5. Copycats: Have a friend play a cluster of notes and you repeat them. (Then switch and you do it to a friend.) You can play this game many ways, like your friend starts with one note you copy and adds one more each time. Or you can make it so when your friend plays a cluster of notes, you have to play the same cluster in a different key.

6. Instrumental Story-Telling: Look 'violince' up on YouTube, it's really cool and will give you some ideas to get you started! Basically, make up a simple story with your friends. It can range from enemy versus hero to drama to sci-fi. Costumes would be cool if you wanted. The only catch is you have to progress the story with your actions and your instruments. No talking allowed! You could try recording yourselves having a conversation and then interpreting it together.

7. Fiddlin' Around: Especially since autumn is coming soon, and I think of fiddles as a before-Halloween autumn treat for some reason (maybe because at the apple orchard we always go to they have a band playing country music and I remember once they had a fiddle-player), this game will be fun for now! Basically, you can improvise your own tunes, but only use double stops on your instrument. Try to make up some cool tunes! Some other (well-known) instruments your friends could use are: accordion, banjo, string bass, guitar, harmonica, mandolin, and piano. Check this out!
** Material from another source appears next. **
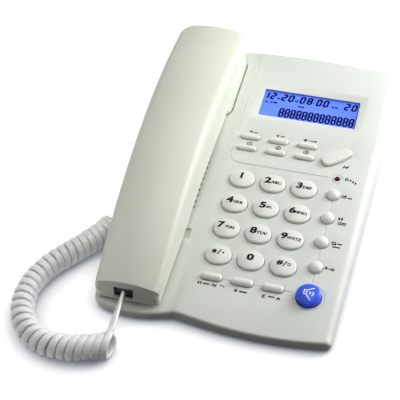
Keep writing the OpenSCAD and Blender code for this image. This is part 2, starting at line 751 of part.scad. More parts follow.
// ---------------------------------------------------------------- cord
// Lengths along the coil's route, and a smooth point at a length along it
route_at = [for (i = 0, s = 0; i < len(coil_route); i = i + 1,
    s = i < len(coil_route) ? s + norm(coil_route[i] - coil_route[i - 1]) : s) s];
route_len = route_at[len(coil_route) - 1];

function route_span(s, i = 0) =
    i >= len(coil_route) - 2 || s < route_at[i + 1] ? i : route_span(s, i + 1);

// Catmull-Rom point at u between b and c
function spline(a, b, c, d, u) = 0.5 * (2 * b + (c - a) * u
    + (2 * a - 5 * b + 4 * c - d) * u * u + (3 * b - a - 3 * c + d) * u * u * u);
function knot(i) = let (m = len(coil_route) - 1)
    i < 0 ? 2 * coil_route[0] - coil_route[1] :
    i > m ? 2 * coil_route[m] - coil_route[m - 1] : coil_route[i];
function route_point(s) = let (i = route_span(s),
    u = (s - route_at[i]) / (route_at[i + 1] - route_at[i]))
    spline(knot(i - 1), knot(i), knot(i + 1), knot(i + 2), u);
function route_heading(s) = unit(route_point(s + 0.2) - route_point(s - 0.2));

curl_turn = 360 * curls + last_curl_part;
function stretch_phase(turn) = 360 * (turn / curl_turn + 1 - stretch_at);
function route_at_turn(turn) = route_len * (turn / curl_turn
    - stretch * (sin(stretch_phase(turn)) - sin(stretch_phase(0))) / (2 * PI));
function curl_radius(turn) = curl_r + draw_in * cos(stretch_phase(turn));
function pulled(turn) = turn < pull_from || turn > pull_to ? 0 :
    pull * pow(sin(180 * (turn - pull_from) / (pull_to - pull_from)), 2);
function leaned(turn) =
    lean * pow(cos(90 * min(1, turn / curl_turn / lean_share)), 2) * sin(turn);
function curl_point(turn) = let (s = route_at_turn(turn), p = route_point(s),
    h = route_heading(s), r = curl_radius(turn), out = r * sin(turn),
    along = leaned(turn) - pulled(turn))
    [p[0] - h[1] * out + h[0] * along, p[1] + h[0] * out + h[1] * along,
        r * (1 + cos(turn)) + cord_t / 2 + 0.1];
function curl_heading(turn) = unit(curl_point(turn + 1) - curl_point(turn - 1));
function curl_axis(turn) = let (h = route_heading(route_at_turn(turn))) [h[0], h[1], 0];

// Ring of n points round p: the cord's width lies along the part of side square to heading
function cord_ring(p, heading, side, n) =
    let (across = unit(side - heading * (side * heading)), up = cross(heading, across))
    [for (i = [0:n - 1]) let (a = 360 * (i + 0.5) / n)
        p + across * cord_w / 2 * cos(a) / cos(180 / n) + up * cord_t / 2 * sin(a)];

curl_start = curl_point(0) - curl_heading(0) * cord_w;
curl_end = curl_point(curl_turn) + curl_heading(curl_turn) * cord_w;
coil_rings = concat(
    [cord_ring(curl_start, curl_heading(0), curl_axis(0), 6)],
    [for (i = [0:floor(curl_turn / 360 * rings_per_curl)])
        let (turn = i * 360 / rings_per_curl)
        cord_ring(curl_point(turn), curl_heading(turn), curl_axis(turn), 6)],
    [cord_ring(curl_end, curl_heading(curl_turn), curl_axis(curl_turn), 6)]);
module cord_coil() color(cord_white) skin(coil_rings);

// Least distance between points of neighbouring curls
coil_gap = min([for (i = [0:len(coil_rings) - 7])
    for (j = [i + 6:min(len(coil_rings) - 1, i + 10)])
        for (p = coil_rings[i]) for (q = coil_rings[j]) norm(p - q)]);
echo(least_gap_between_curls = coil_gap);

// Free stretches: points from the plug to the coil
tail_start = plug_face(handset_jack_x, handset_jack_v - held_cord, handset_jack_w);
function plug_face(x, v, w) = [x, v * cos(panel_tilt) - w * sin(panel_tilt),
    panel_mid_z + v * sin(panel_tilt) + w * cos(panel_tilt)];
tail_route = concat([tail_start, tail_start + [0, -3.4, -0.3]], [
    [-52.3, -118, 15.1], [-51.8, -124, 15.1], [-51.3, -130, 15.1], [-50.9, -135, 14.9]
], [curl_start - curl_heading(0) * 2, curl_start]);
lead_route = concat([curl_end], [[base_jack[0] - 5.1, base_jack[1] - 0.2, 6.9]],
    [base_jack - [3.4, 0, 0], base_jack]);

function route_side(i, n, from, to) = unit(from + (to - from) * i / (n - 1));
module cord_stretch(pts, first, last, side_a, side_b) {
    n = len(pts);
    skin([for (i = [0:n - 1])
        let (heading = i == 0 ? first : i == n - 1 ? last : unit(pts[i + 1] - pts[i - 1]))
        cord_ring(pts[i], heading, route_side(i, n, side_a, side_b), 8)]);
}
module cord_tail() color(cord_white)
    cord_stretch(tail_route, [0, -cos(panel_tilt), -sin(panel_tilt)], curl_heading(0),
        [0, 0, 1], -curl_axis(0));
module cord_lead() color(cord_white)
    cord_stretch(lead_route, curl_heading(curl_turn), [1, 0, 0], curl_axis(curl_turn), [0, 1, 0]);

// ---------------------------------------------------------------- keys
module key(k) color(k[1] == "talk" ? [0.2, 0.3, 0.9] : key_ivory) {
    kind = k[1];
    size = key_size(kind);
    on_panel() translate([k[2], k[3], 0]) {
        intersection() {
            translate([0, 0, key_bottom]) linear_extrude(10) key_outline(kind);
            if (kind == "bar" || kind == "pill")
                translate([-20, 0, size[2] - size[3]]) rotate([0, 90, 0])
                    union() {
                        cylinder(r = size[3], h = 40);
                        translate([0, -size[3], 0]) cube([20, 2 * size[3], 40]);
                    }
            else union() {
                translate([0, 0, size[2] - size[3]]) sphere(r = size[3], $fn = 96);
                translate([0, 0, size[2] - size[3] - 20]) cylinder(r = size[3], h = 20);
            }
        }
        translate([0, 0, key_bottom]) linear_extrude(flange_t) key_outline(kind, flange_out);
    }
}

base_upper_housing();
base_lower_housing();
display_window();
display_module();
main_circuit_board();
keypad_membrane();
loudspeaker();
in_use_lamp();
hook_plunger();
hook_switch();
base_handset_jack();
line_jack();
rubber_feet();
housing_screws();
battery_cover();
battery_cells();
battery_contacts();
handset_outer_shell();
handset_inner_shell();
earpiece_capsule();
microphone_capsule();
handset_jack();
handset_weight();
handset_screws();
cord_plug_handset();
cord_tail();
cord_coil();
cord_lead();
cord_plug_base();
for (k = KEYS) key(k);
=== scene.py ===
from math import acos, atan2, cos, pi, radians, sin, sqrt, tan

import bmesh
import bpy
from mathutils import Matrix, Vector
from mathutils.geometry import delaunay_2d_cdt


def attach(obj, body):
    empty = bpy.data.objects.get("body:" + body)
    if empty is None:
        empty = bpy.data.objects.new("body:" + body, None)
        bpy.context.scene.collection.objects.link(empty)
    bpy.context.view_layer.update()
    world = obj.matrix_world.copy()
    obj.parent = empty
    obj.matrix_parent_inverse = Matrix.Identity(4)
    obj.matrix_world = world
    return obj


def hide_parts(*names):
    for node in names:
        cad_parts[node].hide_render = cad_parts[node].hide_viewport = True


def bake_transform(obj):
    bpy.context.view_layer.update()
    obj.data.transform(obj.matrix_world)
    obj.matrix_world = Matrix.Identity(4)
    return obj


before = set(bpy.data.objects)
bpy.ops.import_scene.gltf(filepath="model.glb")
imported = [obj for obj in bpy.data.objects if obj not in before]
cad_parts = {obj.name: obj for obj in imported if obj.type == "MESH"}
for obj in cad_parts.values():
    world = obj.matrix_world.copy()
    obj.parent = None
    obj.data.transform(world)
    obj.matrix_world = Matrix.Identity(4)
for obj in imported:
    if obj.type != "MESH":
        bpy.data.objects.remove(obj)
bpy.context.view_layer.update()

# ---------------------------------------------------------------- camera
# A long lens from the front and a little to the right, looking down on the
# telephone, with the whole cord in its view.
eye = Vector((0.1089, -0.5380, 0.4810))
looks_at = Vector((-0.02918, -0.02294, 0.022))
camera_data = bpy.data.cameras.new("camera")
camera_data.lens = 100.1
camera_data.sensor_width = 36
camera = bpy.data.objects.new("camera", camera_data)
camera.location = eye
camera.rotation_euler = (looks_at - eye).to_track_quat("-Z", "Y").to_euler()
bpy.context.scene.collection.objects.link(camera)
bpy.context.scene.camera = camera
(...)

Whew, that was fun! (And took a while!) Try some of these out and let me know what you think. Feel free to make up your own games and put them in the comments section. The more the merrier! You can soon have your own violin party! :)

I'd just like to add that in the evening at about 6pm me, my sister, and her friend did a jam session (violin, guitar, ukulele)! We might be making our own album as a band or something, I dunno. Just wanted to mention this :)


From Jesús Fernández
Posted on September 17, 2012 at 8:43 AM
Great post, ¿may I translate it for my blog? (www.deviolines.com, in spanish).


From Joshua Iyer
Posted on September 17, 2012 at 11:00 AM
Sure! Feel free! :)
From Jesús Fernández
Posted on September 17, 2012 at 2:14 PM
Thanks! I will try to do it well
:)
From Charlie Gibbs
Posted on September 18, 2012 at 5:54 PM
Here's a big second on the jamming. When my classical exercises start to get me down, there's nothing like fiddling with my bluegrass buddies to pick me up. It's amazing how when I'm not struggling with fiendish double-stop exercises or playing tricky passages in high positions, my tone suddenly becomes presentable again. But all the hard work is paying off - at the jams I now find myself using lots of double stops and improvising solos entirely in third position.

(As you might have guessed, I was in a really good jam last night.)